Thursday, January 04, 2007

More E-Voting Concerns

We've often pointed to concerns raised about other about e-voting systems. Generally, the amount to someone showing that a machine could be hacked and that there would be no way to know. Then the makers/administrators says "it's not a problem" or "trust us", and as economists we know what to make of that. But today the NY Times is reporting that "trust us" means even less than we thought:

A laboratory that has tested most of the nation’s electronic voting systems has been temporarily barred from approving new machines after federal officials found that it was not following its quality-control procedures and could not document that it was conducting all the required tests.

....

Experts say the deficiencies of the laboratory suggest that crucial features like the vote-counting software and security against hacking may not have been thoroughly tested on many machines now in use.

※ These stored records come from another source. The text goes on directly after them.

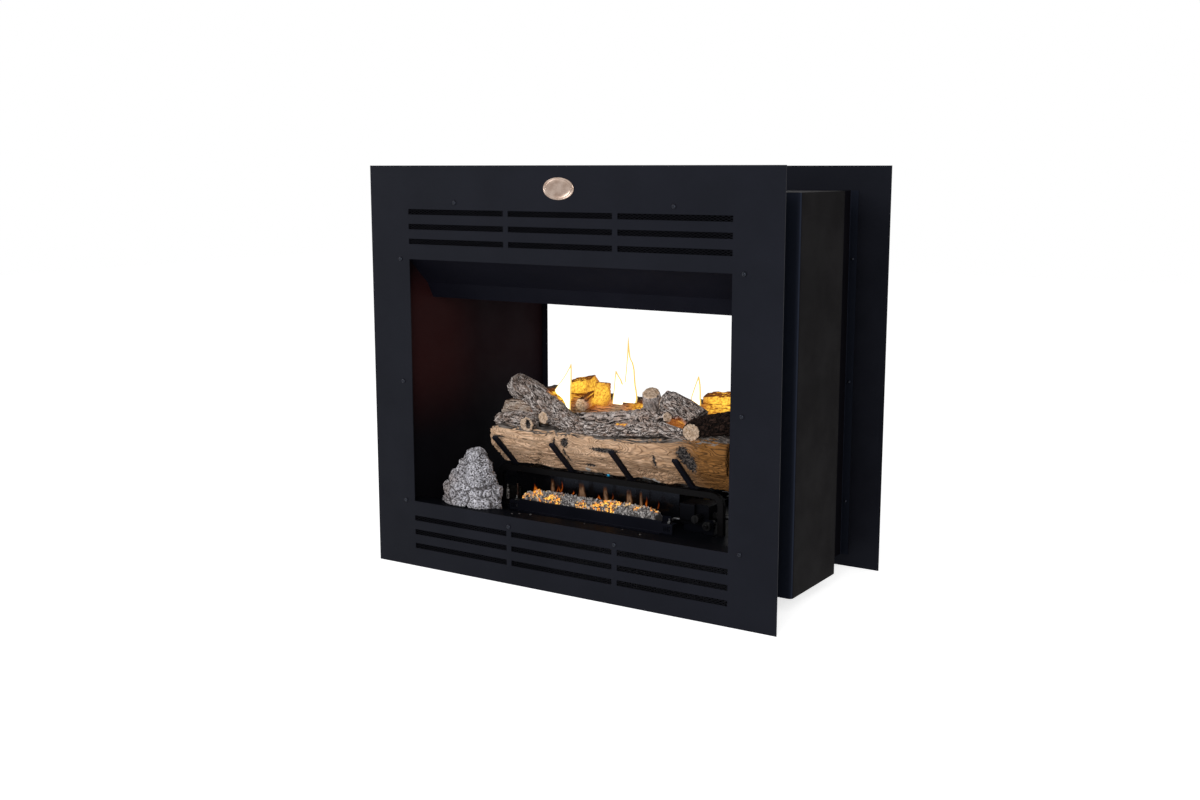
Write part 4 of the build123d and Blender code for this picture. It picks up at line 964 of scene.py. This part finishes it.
def split_paint(name, pale, deep, plus_x_tone=None, top_bark=None, bark_from=0.80, ash=()):
    """Hand-painted split wood: fine contour lines along the grain, and a few thin cracks.

    The third colour is the darker brown that the wood turns to towards +X, and top_bark the two
    tones of bark on the upper side, where the surface faces up by more than bark_from. Ash lists
    pale burnt patches as (x, y, z, reach) in millimetres.
    """
    material, tree, shader, place = new_material(name)
    along = attribute(tree, "grain", "Vector")
    streak = noise(along, 120.0, detail=6.0, Distortion=0.6)
    tone = shaded(streak, deep, pale)
    mottle = noise(place, 38.0, detail=4.0, low=0.50, high=0.70) * 0.30
    tone = shaded(mottle, tone, (0.40, 0.25, 0.15))
    wave = (cloud(along, 22.0, 2.0, Distortion=1.1) * 30.0).reckon("PINGPONG", 0.5)
    line = between(wave, 0.24, 0.02)
    strong = line * scaled(noise(place, 30.0, low=0.4, high=0.7), 0.35, 0.90)
    tone = shaded(strong, tone, (0.22, 0.115, 0.058))
    crack = between(from_crack(along, 26.0), 0.010, 0.003)
    crack = crack * between(noise(place, 26.0), 0.45, 0.75)
    tone = shaded(crack * 0.85, tone, (0.045, 0.028, 0.020))
    if plus_x_tone:
        across = part_of(place, "X")
        plus_x_lined = shaded(line, plus_x_tone, times(0.3, plus_x_tone))
        far = between(across, -0.06, 0.28) * 0.38
        near = between(across, 0.18, 0.29) * 0.58
        tone = shaded(far + near, tone, plus_x_lined)
    if top_bark:
        upper = between(facing(tree, "Z") + streak * 0.25, bark_from, bark_from + 0.18)
        cover = shaded(noise(along, 190.0, detail=4.0, low=0.4, high=0.6), *top_bark)
        tone = shaded(upper, tone, cover)
    for *spot, reach in ash:
        ragged = noise(place, 130.0, detail=4.0) * 0.5
        share = between(distance(place, spot), 0.001 * reach, 0.0003 * reach) - ragged
        powder = shaded(noise(along, 160.0, detail=4.0), (0.16, 0.14, 0.13), (0.72, 0.68, 0.64))
        tone = shaded(between(share, 0.0, 0.35), tone, powder)
    flakes = between(from_crack(along, 75.0), 0.004, 0.040)
    scales = scaled(flakes, 0.80, 1.0) * scaled(streak, 0.72, 1.10)
    scales = scales * scaled(noise(place, 210.0, detail=5.0, low=0.36, high=0.58), 0.66, 1.08)
    if top_bark:
        scales = scales * scaled(upper, 1.0, 0.12)
    relief = cloud(along, 500.0, 4.0) * 0.5 - (line + crack)
    finish_wood(shader, place, tone, scales, relief, 0.0016)
    return material


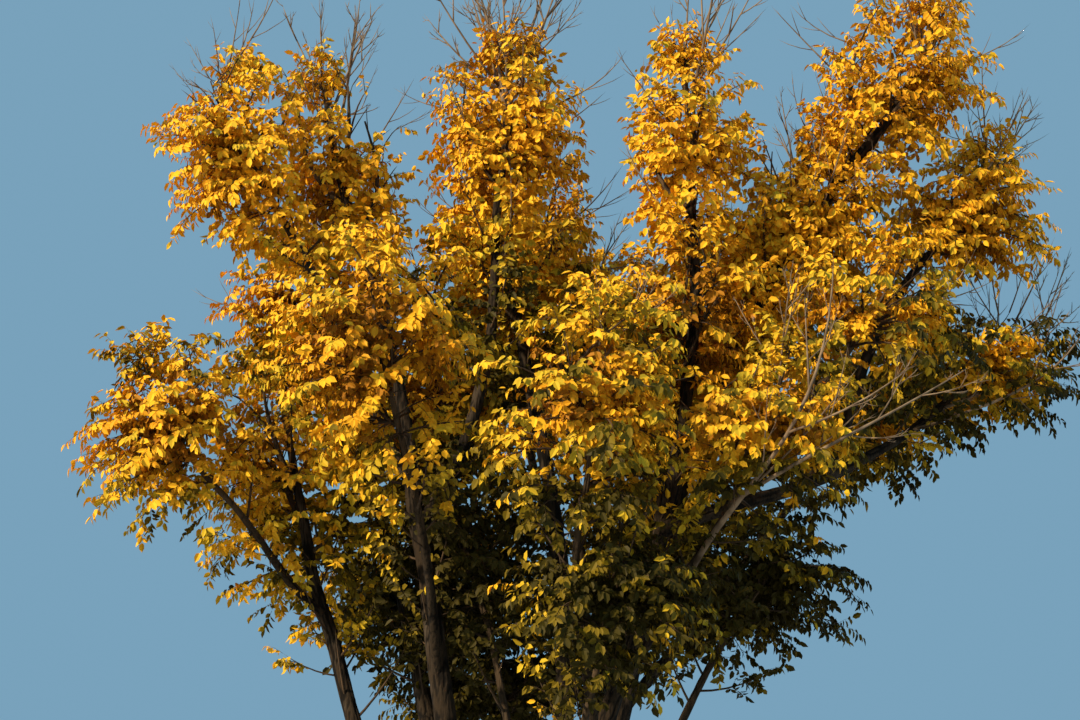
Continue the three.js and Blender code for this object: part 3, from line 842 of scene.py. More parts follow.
def furrow(piece, wood):
    """Presses the bark's furrows into the trunk and the feet of its limbs. They are finer and
    shallower above the fork, and the level cut stays flat."""
    mesh = piece.data
    places = vectors_of(mesh.vertices, "co")
    normals = vectors_of(mesh.vertex_normals, "vector")
    height = places[:, 2]
    upward = smooth_step(*ABOVE_THE_FORK, height)
    ridge = bark_relief(places, between(wood.grain, 0.7 * wood.grain, upward)[:, None])
    depth = wood.relief * between(1.0, 0.5, upward)
    normals[:, 2] *= smooth_step(0.0, 0.05, height)
    under_the_cut = (height < 1e-4) & (np.linalg.norm(normals, axis=1) < 0.5)
    depth[under_the_cut] = 0
    places += normals * ((ridge - BARK_LEVEL) * depth)[:, None]
    places[:, 2] = np.maximum(places[:, 2], 0)
    mesh.vertices.foreach_set("co", places.astype(np.float32).ravel())
    store(mesh, "relief", ridge)
    mesh.polygons.foreach_set("use_smooth", np.full(len(mesh.polygons), True))
    mesh.update()


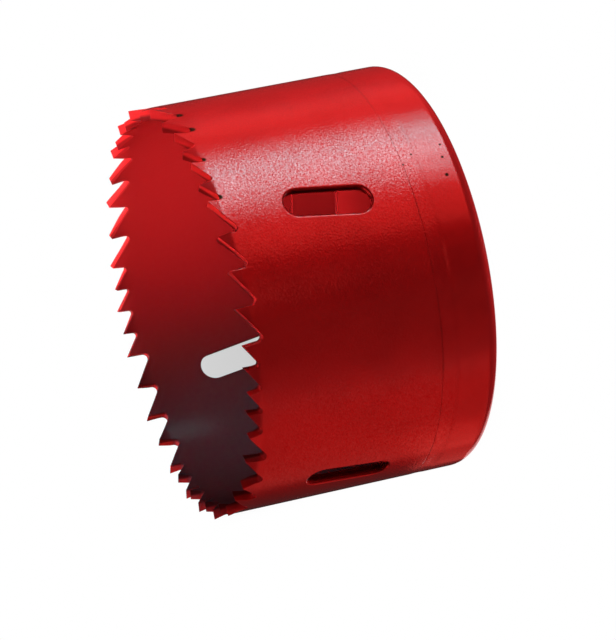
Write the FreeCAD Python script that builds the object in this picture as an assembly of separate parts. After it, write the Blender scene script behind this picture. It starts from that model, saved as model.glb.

“What’s scary is that we’ve been using systems in elections that Ciber had certified, and this calls into question those systems that they tested,” said Aviel D. Rubin, a computer science professor at Johns Hopkins.


Really, e-voting seems nice, but let's defer to Plato on this one: Quis custodiet ipsos custodes? Fortunately, as noted last month, all the increased attention to this has people expecting wholesale changes in the e-voting movement. Is it really that wrong to want a paper receipt that we can check and dump into a back-up ballot box, in case something goes wrong with the e-machines?